The wrong man
To cast, en anglais, signifie littéralement « jeter » ou « lancer », et par extension, distribuer. D’où « casting », la répartition des rôles, et « the cast », l’ensemble de la distribution, la troupe. Ainsi, un acteur « miscast » dans un film, c’est une « erreur de casting » (avez-vous vu Vince Vaughn dans le remake de Psychose ?). Dans la vie, il n’est pas impossible pour ceux qui se trouvent à endosser le mauvais rôle de payer chèrement les malentendus du destin. Depuis le Don Quichotte de Cervantès au moins, les arts se sont emparés de la figure du antihéros tragiquement décalé.
Il est un réalisateur qui s’en est fait une spécialité ; il s’agit de Sam Peckinpah (1925-1984). Le cinéaste américain, de film en film, nous a donné une galerie de personnages qui ne sont pas à leur place, pas en harmonie avec le milieu qui les accueille. Ce thème qui domine toute son œuvre se décline sous des formes différentes.
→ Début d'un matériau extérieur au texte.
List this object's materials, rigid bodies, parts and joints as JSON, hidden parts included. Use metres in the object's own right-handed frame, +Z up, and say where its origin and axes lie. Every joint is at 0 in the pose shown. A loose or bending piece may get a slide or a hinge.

Il y a d’abord le héros d’Apportez-moi la tête d’Alfredo Garcia (1974), qui présente le cas du type qui n’est pas taillé pour le rôle qu’il espère jouer. Intrus dans la mauvaise société, Bennie est un minable sympathique qui se croit malin et refuse d’admettre qu’il ne fait pas le poids. En le regardant leur vanter un « bon coup », un truand perspicace souffle à son complice : « C’est un loser ». « Hey ! », proteste Bennie, « on ne peut pas perdre à chaque fois. » Deux heures plus tard, au terme d’une épouvantable hécatombe, Bennie, après avoir failli gagner un peu d’argent, aura perdu son amour et sa vie.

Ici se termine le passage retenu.